Will this help Sztokman sell books?
I certainly hope so.
Seating flaps like this aren’t unusual for El Al. It happens often enough that instituting gender-segregated seating on their planes has been discussed. (And dismissed as being unworkable.)
Of course, playing musical chairs with airplane seats is nothing new.
I’ve quietly asked the flight attendant for a seat change when seated too close to a bathroom, or in front of a child who kept kicking my seatback. Flight attendants, I’ve found, will try to accommodate you if you’ve got a reasonable request.
But was this man’s request reasonable?
Sztokman didn’t think so. “What offends me,” she wrote, “is the premise that sitting next to me is a problem…and the way women [in such a situations] are made to feel like second-class citizens.”
My Facebook pals agreed, based on their comments when I shared her essay:
He should have been shown the door and told he can fly when he grows up.
He needs a private jet to control his flying environment but I guess it’s easier to try to control women.
Let him sit in the bathroom where he can be alone with his deep thoughts.
Make him walk.
It’s an airplane, not a shul!
So where does it end? A special section or religious men and another special section for religious women?
How about another section for secular humanist Jews like me, where we can nosh non-kosher snacks and read the New York Times in peace?
What about a section for anybody traveling with a howling baby?
Or a really bad cold?
A section for introverts only, to ensure that we won’t have to make small talk with our seat mates?

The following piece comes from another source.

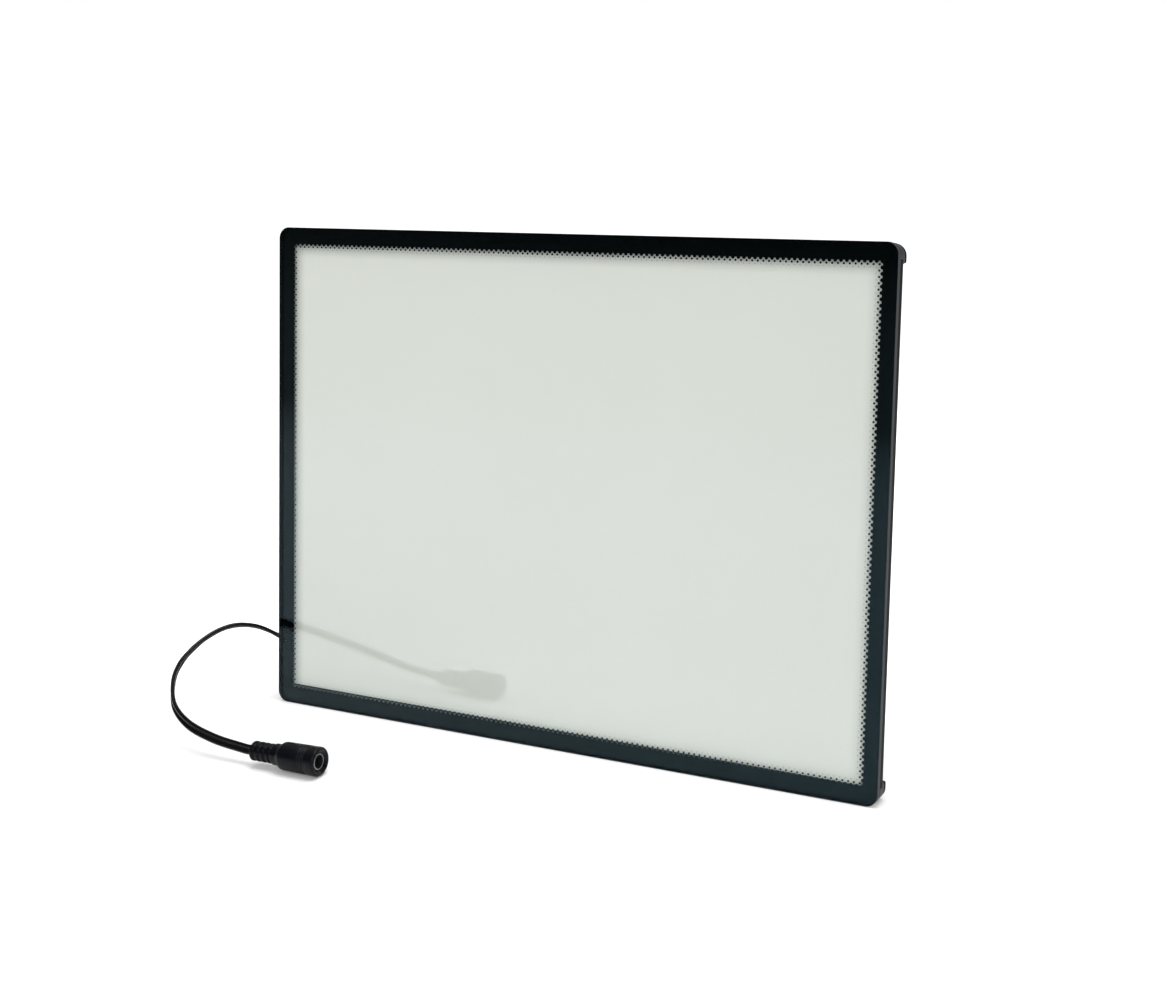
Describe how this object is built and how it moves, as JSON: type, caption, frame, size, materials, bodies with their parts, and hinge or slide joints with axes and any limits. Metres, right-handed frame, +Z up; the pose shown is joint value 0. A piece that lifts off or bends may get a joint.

And why not a section for white-knuckled flyers, with special “This Plane Is Perfectly Safe And Will Not Crash” affirmations printed on the seat-back cards?
All joking aside, supporting a male passenger’s refusal to sit next to a woman is a serious attack on women’s hard-won right to equality in public accommodations and should not be tolerated.
El Al, I hope, will eventually get this all sorted out.
In the meantime, I’ve got an idea. Feminist airlines! The very first airline to fly in accordance with feminist values. Every passenger will be considered equal and worthy, and all will be expected to treat each other with consideration and kindness. (And, of course, Gloria Steinem always flies for free.)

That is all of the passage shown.